In an attempt to bring clarity, the OCR’s recent Cybersecurity Newsletter uses the following language to define Risk Analysis and risk assessment.
A comprehensive evaluation of a covered entity or business associate’s enterprise to identify electronic protected health information (ePHI) and the risks and vulnerabilities to the ePHI. The risk analysis is then used to make appropriate modifications to the ePHI system to reduce these risks to a reasonable and appropriate level.
Risk assessment (aka. gap analysis)
A narrowed examination of a covered entity or business associate’s enterprise to assess whether certain controls or safeguards required by the HIPAA Security Rule are implemented. A gap analysis can also provide a high-level overview of the controls in place that protect ePHI, without engaging in the comprehensive evaluation required by a risk analysis.
The law firm of McDermott Will & Emery published a fantastic Report titled The Continuing Disconnect between the Health Care Industry and OCR on HIPAA’s Risk Analysis Requirement. Within the Report you will find recent OCR audit results, what the OCR considers to be complaint Risk Analysis, and what is clearly not considered to be compliant.
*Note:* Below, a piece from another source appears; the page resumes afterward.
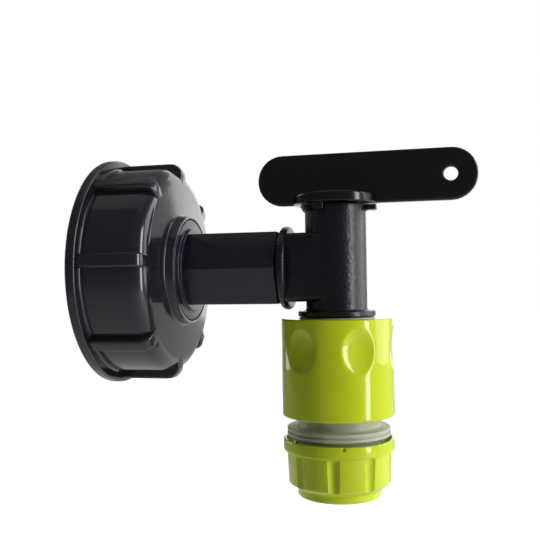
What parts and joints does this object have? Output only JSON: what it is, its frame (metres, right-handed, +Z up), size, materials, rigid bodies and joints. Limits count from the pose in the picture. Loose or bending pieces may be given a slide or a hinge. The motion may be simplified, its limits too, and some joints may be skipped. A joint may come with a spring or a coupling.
{
  "type": "tank outlet valve",
  "caption": "Swivel tank cap on a hexagonal tail, a quarter-turn plug tap under a flat key handle, and a quick hose connector with a sprung sleeve and a hose nut.",
  "frame": {"origin": "on the cap's axis, in the plane of the washer's face that seals on the tank's neck", "axes": "+X from the tank along the pipe to the tap, +Z up along the tap's stem, so the handle lies along X with the tap open"},
  "size_m": [0.1169, 0.0728, 0.1065],
  "materials": {
    "cap_plastic": "satin black injection-moulded polypropylene",
    "pipe_plastic": "gloss black injection-moulded plastic",
    "tap_plastic": "fine-grained semi-matt black plastic",
    "handle_plastic": "matt black plastic",
    "lime_plastic": "glossy lime ABS",
    "grey_plastic": "satin warm grey plastic",
    "plug_plastic": "natural acetal",
    "seal_rubber": "moulded EPDM",
    "spring_steel": "stainless spring steel"
  },
  "bodies": {
    "valve": {"seal_washer": "seal_rubber", "inlet_tail": "pipe_plastic", "inlet_o_ring": "seal_rubber", "tap_body": "tap_plastic", "seat_seal": "seal_rubber", "retaining_ring": "spring_steel", "connector_o_ring": "seal_rubber"},
    "cap": {"coupling_nut": "cap_plastic"},
    "key": {"handle": "handle_plastic", "valve_plug": "plug_plastic", "plug_o_ring_upper": "seal_rubber", "plug_o_ring_lower": "seal_rubber"},
    "connector": {"connector_body": "grey_plastic", "sleeve_spring": "spring_steel"},
    "sleeve": {"release_sleeve": "lime_plastic"},
    "jaw_1": {"locking_jaw_1": "spring_steel"},
    "jaw_2": {"locking_jaw_2": "spring_steel"},
    "jaw_3": {"locking_jaw_3": "spring_steel"},
    "jaw_4": {"locking_jaw_4": "spring_steel"},
    "claws": {"hose_collet": "plug_plastic"},
    "nut": {"hose_nut": "lime_plastic"}
  },
  "joints": [
    {"name": "cap_spin", "type": "hinge", "parent": "valve", "child": "cap", "pos_m": [0, 0, 0], "axis": [1, 0, 0], "continuous": true},
    {"name": "handle_turn", "type": "hinge", "parent": "valve", "child": "key", "pos_m": [0.06027, 0, 0], "axis": [0, 0, 1], "range_deg": [0, 90]},
    {"name": "connector_swivel", "type": "hinge", "parent": "valve", "child": "connector", "pos_m": [0.06027, 0, 0], "axis": [0, 0, 1], "continuous": true},
    {"name": "sleeve_slide", "type": "slide", "parent": "connector", "child": "sleeve", "axis": [0, 0, -1], "range_m": [0, 0.0032], "stiffness_N_per_m": 600, "springref_m": -0.004, "deforming": ["sleeve_spring"]},
    {"name": "jaw_1_slide", "type": "slide", "parent": "connector", "child": "jaw_1", "axis": [0.7071, 0.7071, 0], "range_m": [0, 0.0015]},
    {"name": "jaw_2_slide", "type": "slide", "parent": "connector", "child": "jaw_2", "axis": [-0.7071, 0.7071, 0], "range_m": [0, 0.0015]},
    {"name": "jaw_3_slide", "type": "slide", "parent": "connector", "child": "jaw_3", "axis": [-0.7071, -0.7071, 0], "range_m": [0, 0.0015]},
    {"name": "jaw_4_slide", "type": "slide", "parent": "connector", "child": "jaw_4", "axis": [0.7071, -0.7071, 0], "range_m": [0, 0.0015]},
    {"name": "claw_travel", "type": "slide", "parent": "connector", "child": "claws", "axis": [0, 0, -1], "range_m": [-0.0013, 0.0038]},
    {"name": "nut_turn", "type": "hinge", "parent": "claws", "child": "nut", "pos_m": [0.06027, 0, 0], "axis": [0, 0, -1], "range_deg": [-180, 540]}
  ],
  "couplings": [
    {"joint": "jaw_1_slide", "follows": "sleeve_slide", "ratio": 0.4375},
    {"joint": "jaw_2_slide", "follows": "sleeve_slide", "ratio": 0.4375},
    {"joint": "jaw_3_slide", "follows": "sleeve_slide", "ratio": 0.4375},
    {"joint": "jaw_4_slide", "follows": "sleeve_slide", "ratio": 0.4375},
    {"joint": "claw_travel", "follows": "nut_turn", "m_per_rad": 0.00039789}
  ]
}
The full Report can be found at https://www.jdsupra.com/legalnews/on-the-subject-the-continuing-22726/.
Your next step is to immediately ask your HIPAA consultant or software vendor to provide proof you are compliant with the Risk Analysis requirement. If you discover a risk assessment (gap analysis) is what you have been doing instead, ask for help in completing a bonafide Risk
Analysis or find another vendor who can. It is apparent HIPAA compliance is a buyer beware market. Since you are the buyer and you must be aware.
Jeff Brown, DC, is obsessed with creating time-saving HIPAA compliance software. Brown’s career spans private practice, compliance consulting, and software product management for three healthcare technology companies. He is a co-founder of HIPAAmate—compliance software designed and priced for small practices—and can be contacted at 614-706-2066, email@example.com, or through hipaamate.com.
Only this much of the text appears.